KINGSTON, Jamaica, CMC – The head of Jamaica’s judiciary Chief Justice Bryan Sykes says the murder case of dancehall artiste Adidja “Vybz Kartel” Palmer’s murder case should be seen as the poster child for “how internal inefficiencies can affect justice” and stressed that time standards established for the courts are of prime importance in dispensing justice.

Addressing the sixth Judiciary Strategic Management Retreat, Sykes argued that “judicial officers have ultimately the greatest impact on the performance of courts”.

He pointed out that there is an increasing recognition that the efficiency of courts is not so much tied to the amount of resources in the system as it is to the performance and the behaviour of judicial officers.

Based on this, the chief justice urged participants to utilise the strategic planning session to “think more deeply about these things and how we are going to improve our efficiency, not for the sake of numbers, but also for service delivery, so that persons can predict with reasonable accuracy how long the matters will take and consequently how much money they will have to expend”.

In highlighting the Palmer case as his “now best example of how internal inefficiencies can affect justice,” Sykes said,

“So here we have a case in which no court has said that the evidence could not sustain the conviction. No court has said that. But the case went down because of internal inefficiency, that’s what happened, you know”.

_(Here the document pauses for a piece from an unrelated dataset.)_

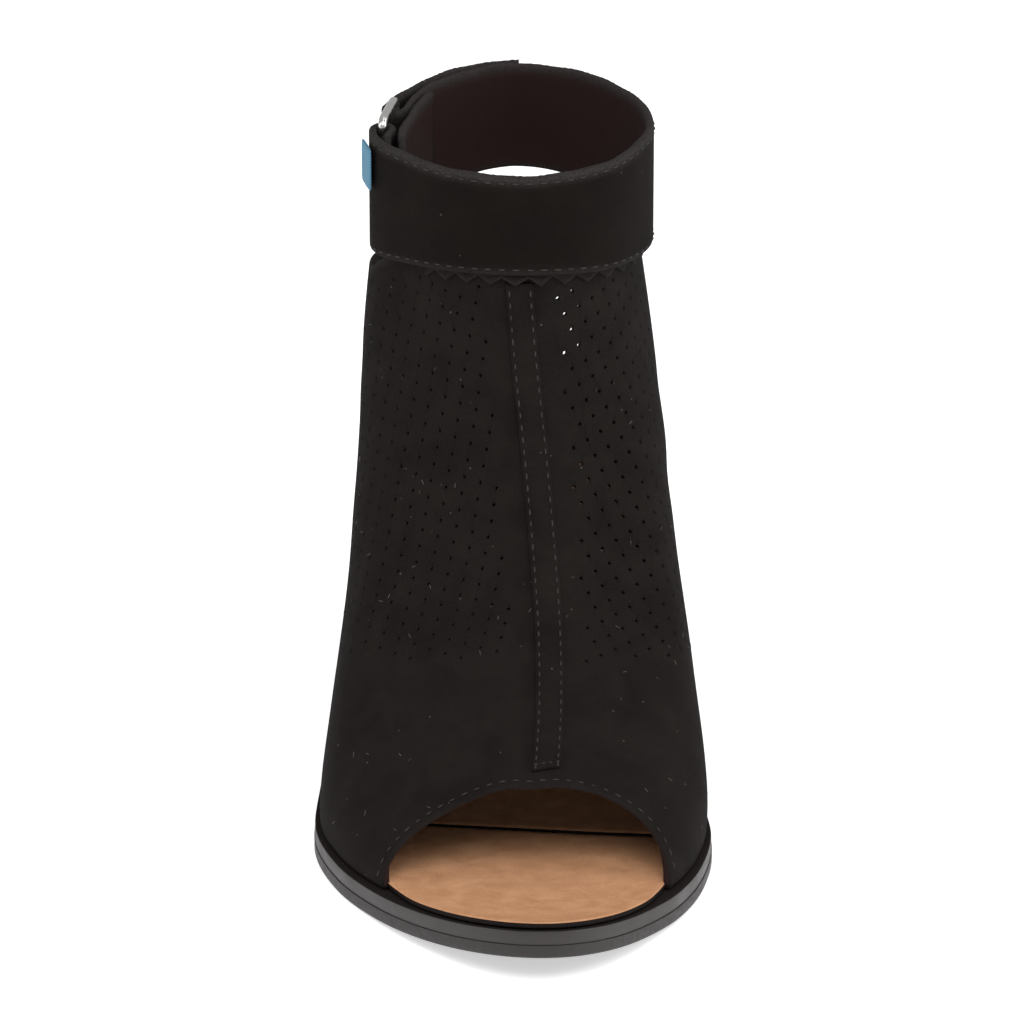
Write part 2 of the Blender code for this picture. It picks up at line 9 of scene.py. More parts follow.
import bmesh
import bpy
import numpy as np
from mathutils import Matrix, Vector


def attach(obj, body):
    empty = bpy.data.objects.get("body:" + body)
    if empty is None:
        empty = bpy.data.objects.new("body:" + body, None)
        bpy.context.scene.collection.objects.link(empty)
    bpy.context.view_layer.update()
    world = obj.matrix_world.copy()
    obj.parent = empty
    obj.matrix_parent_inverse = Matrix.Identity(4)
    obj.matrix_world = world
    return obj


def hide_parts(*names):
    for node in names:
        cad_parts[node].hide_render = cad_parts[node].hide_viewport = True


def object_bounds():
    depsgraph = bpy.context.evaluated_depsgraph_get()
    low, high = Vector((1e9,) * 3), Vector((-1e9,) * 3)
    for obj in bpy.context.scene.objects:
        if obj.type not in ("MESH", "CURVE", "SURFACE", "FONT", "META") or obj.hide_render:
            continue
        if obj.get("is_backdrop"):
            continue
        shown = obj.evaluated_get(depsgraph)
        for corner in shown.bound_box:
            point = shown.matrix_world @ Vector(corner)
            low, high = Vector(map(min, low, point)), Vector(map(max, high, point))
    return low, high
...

“So what we have is a gentleman, the deceased — I don’t know how many of you have read the case, but he was literally beaten to death by his attackers, and the family did what they were supposed to do. The police did what they were supposed to do. The forensic services did what they were supposed to do. Matter came to court. Judicial error occurred. But had our internal processes been what they ought to be, in all probability, there would have been a retrial,” the chief justice said.

“So what we have is that Mr Palmer and his co-defendants are happy as they ought to be, because it took a very long time. But what about the family of the deceased? They can’t say that the justice system worked for them. And it can’t be that a litigant, a witness, the police, the forensic services, they do the prosecution, they do their jobs and because of our internal inefficiency a man who should really be sitting down behind bars is now free as a bird entertaining countless millions of persons and the family of the deceased don’t even have the satisfaction of saying, well, at least someone was convicted for the murder of their son, their father, their uncle, or whatever other role he may have had in that particular family structure. And that is why time standards matter,” Sykes said.

“So the Adidja Palmer case is an extreme case, but it has actually happened,” the chief justice added.

He said the case is, in itself, an essential example to trial courts.

“For those of us in the trial courts, one of the important lessons, if you look at the decisions coming out of the Court of Appeal — particularly on the criminal side — you see increasingly the complaint, and which the Court of Appeal is responding to that because of the delay [saying] ‘these distressing things are happening to me’. And so the Court of Appeal has responded now by reducing the sentence, and so on. But again, and that’s fine, I have no problem with that, but you have to think now about those who turned up and gave evidence sometimes at serious risk to life and limb,” the chief justice said.